Can You Transfer Car Finance to Another Person?
Transferring car finance to another person is a possibility, but it depends on the lender’s policies and the specific terms of your loan agreement. Here’s what you need to know:
- Lender Approval: Most lenders require the new borrower to meet their credit and income criteria before approving a transfer. This ensures the new borrower is capable of taking on the financial responsibility.
- Loan Terms: The original loan terms may remain unchanged, or the lender might create a new agreement with adjusted terms based on the new borrower’s credit profile.
- Ownership Transfer: Transferring the loan also involves transferring ownership of the car. This requires completing legal paperwork and may involve additional fees. Read more about vehicle ownership transfers.
- Restrictions: Not all lenders allow loan transfers.
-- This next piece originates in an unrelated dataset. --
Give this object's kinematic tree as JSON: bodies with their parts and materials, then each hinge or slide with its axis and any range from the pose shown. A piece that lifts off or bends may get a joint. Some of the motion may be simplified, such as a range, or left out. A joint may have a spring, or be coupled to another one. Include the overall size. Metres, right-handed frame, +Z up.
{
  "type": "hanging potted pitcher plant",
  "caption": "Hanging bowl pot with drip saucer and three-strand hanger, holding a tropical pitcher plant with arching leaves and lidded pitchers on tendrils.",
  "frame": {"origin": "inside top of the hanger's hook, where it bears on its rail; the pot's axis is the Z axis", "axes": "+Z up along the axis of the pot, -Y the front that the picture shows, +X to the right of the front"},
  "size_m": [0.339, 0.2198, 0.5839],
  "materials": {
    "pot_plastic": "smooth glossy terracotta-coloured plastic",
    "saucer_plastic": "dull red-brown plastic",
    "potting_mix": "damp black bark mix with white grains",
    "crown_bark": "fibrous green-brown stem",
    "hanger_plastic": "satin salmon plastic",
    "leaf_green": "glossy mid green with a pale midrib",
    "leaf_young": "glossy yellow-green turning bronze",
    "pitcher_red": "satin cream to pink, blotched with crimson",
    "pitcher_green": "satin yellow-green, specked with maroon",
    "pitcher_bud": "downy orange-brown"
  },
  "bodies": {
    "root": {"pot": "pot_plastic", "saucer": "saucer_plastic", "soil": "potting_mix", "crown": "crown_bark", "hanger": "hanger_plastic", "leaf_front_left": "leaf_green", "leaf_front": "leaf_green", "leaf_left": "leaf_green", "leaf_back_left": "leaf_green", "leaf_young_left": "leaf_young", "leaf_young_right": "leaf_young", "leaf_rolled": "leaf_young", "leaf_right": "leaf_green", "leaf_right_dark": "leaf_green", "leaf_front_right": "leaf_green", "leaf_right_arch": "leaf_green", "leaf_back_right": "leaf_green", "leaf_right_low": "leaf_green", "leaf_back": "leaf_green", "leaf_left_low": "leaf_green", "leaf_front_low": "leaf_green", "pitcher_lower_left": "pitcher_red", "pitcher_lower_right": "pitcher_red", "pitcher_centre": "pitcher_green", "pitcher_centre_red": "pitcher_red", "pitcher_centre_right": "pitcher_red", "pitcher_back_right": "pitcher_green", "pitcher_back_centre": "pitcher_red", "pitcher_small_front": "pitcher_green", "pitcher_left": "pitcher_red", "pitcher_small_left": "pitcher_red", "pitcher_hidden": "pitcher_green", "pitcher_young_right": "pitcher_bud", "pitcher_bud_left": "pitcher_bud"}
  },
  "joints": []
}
If your lender doesn’t permit this, you might need to pay off the loan before transferring the car to someone else.
Example Scenario: Emily wants to sell her car but still owes money on her car finance. Her friend Jack agrees to take over the loan. After contacting the lender, Jack submits a loan application and meets the lender’s criteria. The lender approves the transfer, and ownership of the car is legally transferred to Jack. He assumes the remaining payments under the original loan terms.
Important Note: Transferring a loan can impact your credit. If the new borrower fails to make payments, it could reflect negatively on your credit report, depending on the transfer agreement.
Real-Life Examples
Example 1: John has a credit score of 620 and wants to purchase a new car priced at $25,000. Since his credit score is on the lower side, he opts for car finance through a dealership. The dealer offers a 5% interest rate over 60 months, making his monthly payments manageable. Although the car serves as collateral, John is confident he can meet the payment schedule.
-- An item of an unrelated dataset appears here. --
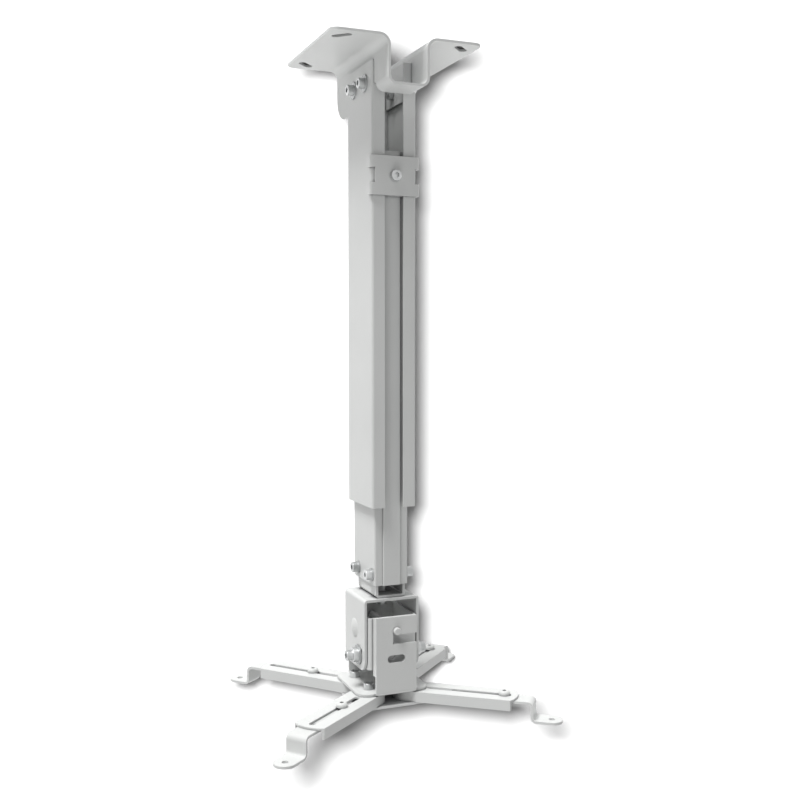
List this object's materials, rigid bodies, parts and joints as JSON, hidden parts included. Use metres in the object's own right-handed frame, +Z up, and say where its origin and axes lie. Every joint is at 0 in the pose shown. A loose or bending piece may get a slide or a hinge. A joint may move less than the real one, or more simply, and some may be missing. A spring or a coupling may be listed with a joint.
{
  "type": "projector ceiling mount",
  "caption": "Telescopic ceiling mount for a projector: a folded ceiling bracket, a slotted box tube with an inner tube, a swivel and tilt head and sliding arms with stepped feet.",
  "frame": {"origin": "centre of the four ceiling slots, in the ceiling face", "axes": "+Z up into the ceiling along the tubes; -Y the side with the tube's slot and the clamp; +X the right as seen from that side"},
  "size_m": [0.2415, 0.2183, 0.5418],
  "materials": {
    "powder_coat": "satin powder coat",
    "zinc": "bright zinc plate",
    "washer_zinc": "dull zinc plate",
    "coated_fixings": "coated over"
  },
  "bodies": {
    "ceiling_part": {"ceiling_bracket": "powder_coat", "outer_tube": "powder_coat", "top_bolts": "zinc", "top_washers": "washer_zinc", "top_nuts": "zinc"},
    "inner_part": {"inner_tube": "powder_coat", "clamp_plate": "powder_coat", "clamp_screw": "zinc", "clamp_nut_plate": "powder_coat", "neck_bracket": "powder_coat", "neck_bolts": "zinc", "neck_washers": "washer_zinc", "neck_nuts": "zinc"},
    "yoke_part": {"yoke": "powder_coat", "swivel_bolt": "zinc", "swivel_nut": "zinc"},
    "tilt_part": {"tilt_bracket": "powder_coat", "tilt_rivets": "coated_fixings", "tilt_lock_bolts": "zinc", "tilt_lock_washers": "washer_zinc", "tilt_lock_nuts": "zinc", "hook_pin": "coated_fixings"},
    "head_part": {"head_bracket": "powder_coat", "lower_hub_plate": "powder_coat", "arm_pivot_bolts": "zinc", "arm_pivot_nuts": "zinc"},
    "arm_front_left": {"arm_front_left": "powder_coat"},
    "foot_front_left": {"foot_front_left": "powder_coat", "foot_screw_front_left": "coated_fixings"},
    "arm_front_right": {"arm_front_right": "powder_coat"},
    "foot_front_right": {"foot_front_right": "powder_coat", "foot_screw_front_right": "coated_fixings"},
    "arm_back_left": {"arm_back_left": "powder_coat"},
    "foot_back_left": {"foot_back_left": "powder_coat", "foot_screw_back_left": "coated_fixings"},
    "arm_back_right": {"arm_back_right": "powder_coat"},
    "foot_back_right": {"foot_back_right": "powder_coat", "foot_screw_back_right": "coated_fixings"}
  },
  "joints": [
    {"name": "height_slide", "type": "slide", "parent": "ceiling_part", "child": "inner_part", "axis": [0, 0, 1], "range_m": [-0.15, 0.034]},
    {"name": "swivel", "type": "hinge", "parent": "inner_part", "child": "yoke_part", "pos_m": [0, 0, -0.44545], "axis": [0, 0, 1], "range_deg": [-180, 180]},
    {"name": "tilt", "type": "hinge", "parent": "yoke_part", "child": "tilt_part", "pos_m": [0, 0, -0.47345], "axis": [1, 0, 0], "range_deg": [-15, 15]},
    {"name": "roll", "type": "hinge", "parent": "tilt_part", "child": "head_part", "pos_m": [0, 0, -0.46995], "axis": [0, 1, 0], "range_deg": [-8, 8]},
    {"name": "arm_front_left_swing", "type": "hinge", "parent": "head_part", "child": "arm_front_left", "pos_m": [-0.018, -0.017, -0.52295], "axis": [0, 0, 1], "range_deg": [-25, 25]},
    {"name": "foot_front_left_slide", "type": "slide", "parent": "arm_front_left", "child": "foot_front_left", "axis": [-0.7771, -0.6293, 0], "range_m": [-0.02, 0.042]},
    {"name": "arm_front_right_swing", "type": "hinge", "parent": "head_part", "child": "arm_front_right", "pos_m": [0.018, -0.017, -0.52295], "axis": [0, 0, 1], "range_deg": [-25, 25]},
    {"name": "foot_front_right_slide", "type": "slide", "parent": "arm_front_right", "child": "foot_front_right", "axis": [0.788, -0.6157, 0], "range_m": [-0.03, 0.003]},
    {"name": "arm_back_left_swing", "type": "hinge", "parent": "head_part", "child": "arm_back_left", "pos_m": [-0.018, 0.017, -0.52295], "axis": [0, 0, 1], "range_deg": [-25, 25]},
    {"name": "foot_back_left_slide", "type": "slide", "parent": "arm_back_left", "child": "foot_back_left", "axis": [-0.6494, 0.7604, 0], "range_m": [-0.02, 0.042]},
    {"name": "arm_back_right_swing", "type": "hinge", "parent": "head_part", "child": "arm_back_right", "pos_m": [0.018, 0.017, -0.52295], "axis": [0, 0, 1], "range_deg": [-25, 25]},
    {"name": "foot_back_right_slide", "type": "slide", "parent": "arm_back_right", "child": "foot_back_right", "axis": [0.7254, 0.6884, 0], "range_m": [-0.03, 0.003]}
  ]
}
Example 2: Sarah, with a credit score of 750, needs a used car priced at $15,000. She decides to take a personal loan because she wants the flexibility to use some of the funds for insurance and other expenses. Her bank offers a 7% interest rate over 36 months. While her monthly payments are higher due to the shorter term, she values the flexibility and convenience of the personal loan.
The Role of Financial Advisors
If you’re unsure which option is best for you, a financial advisor can provide personalized guidance. They can help you evaluate your budget, creditworthiness, and long-term financial goals to recommend the most suitable financing option. Find a certified financial advisor near you.
Final Thoughts
Choosing between car finance and a personal loan is a significant decision that can impact your financial health. Evaluate your needs, budget, and credit standing before making a choice. By understanding the key differences and weighing the pros and cons, you’ll be better equipped to select the financing option that aligns with your goals.
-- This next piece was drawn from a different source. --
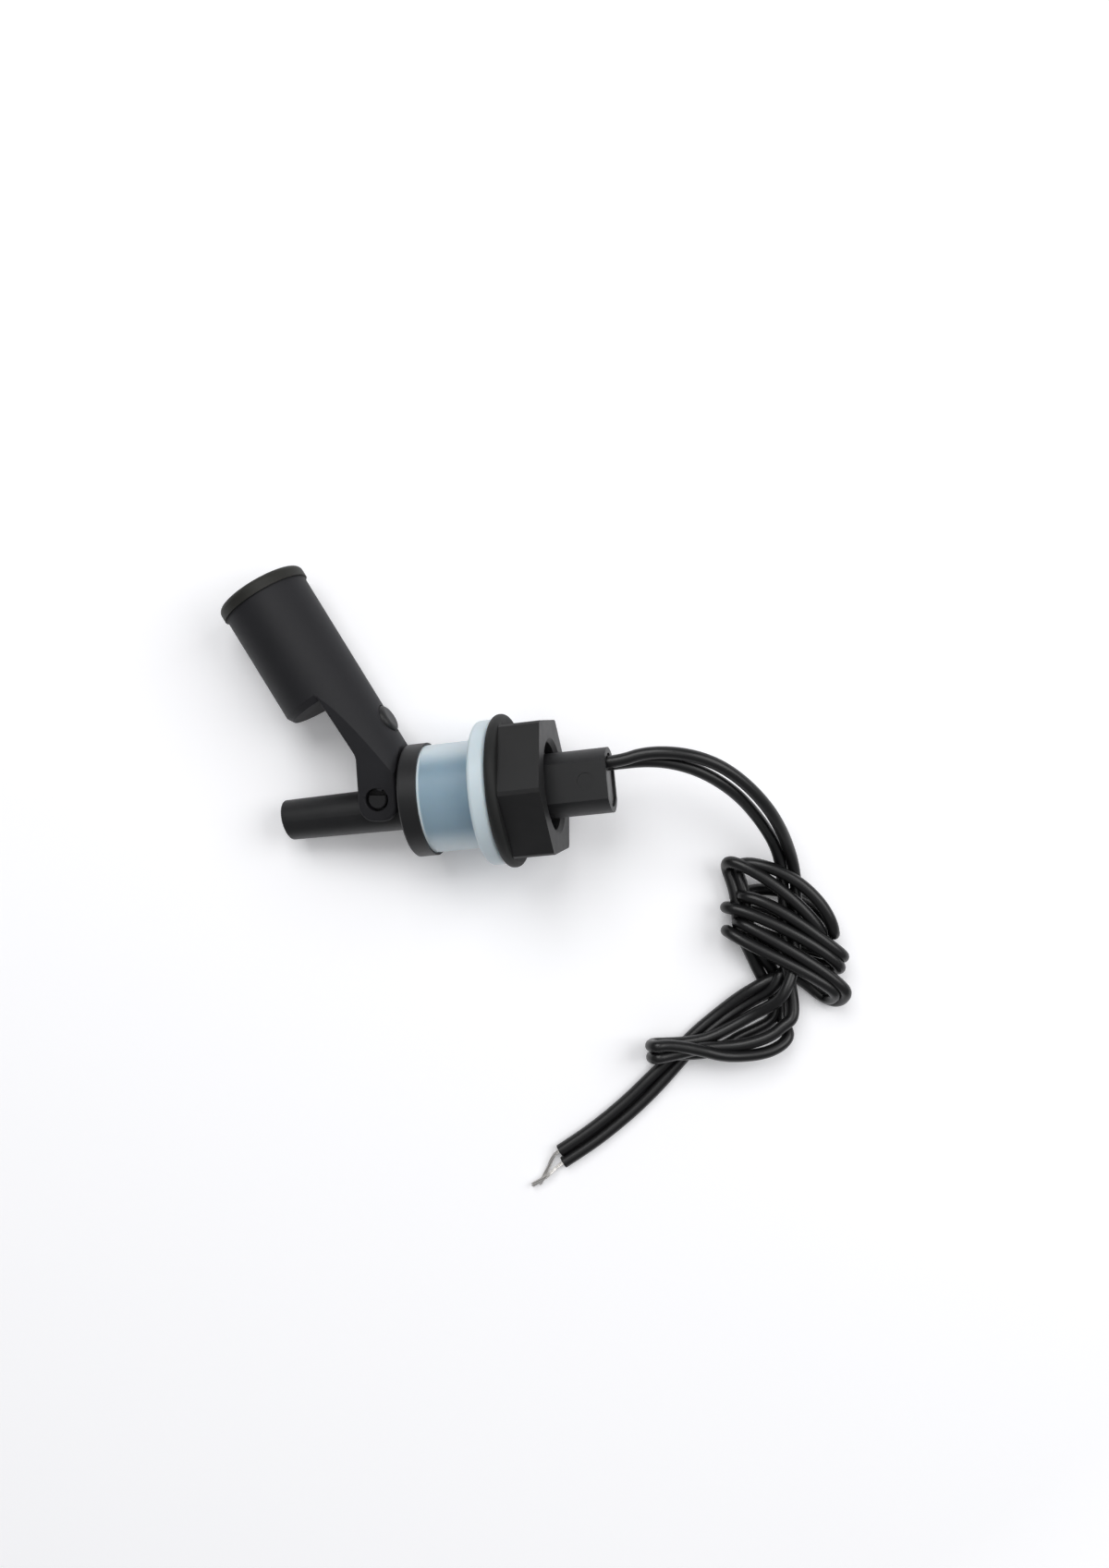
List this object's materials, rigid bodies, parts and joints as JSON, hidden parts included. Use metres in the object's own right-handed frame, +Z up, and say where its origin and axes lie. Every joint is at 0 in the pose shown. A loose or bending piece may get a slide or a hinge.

Both options offer unique advantages, but the best choice ultimately depends on your financial priorities. Whether you opt for the lower interest rates of car finance or the flexibility of a personal loan, thorough research and planning are essential to ensure your decision supports your financial wellbeing.
By taking the time to understand your financing options and planning ahead, you’ll set yourself up for success in achieving your car ownership dreams.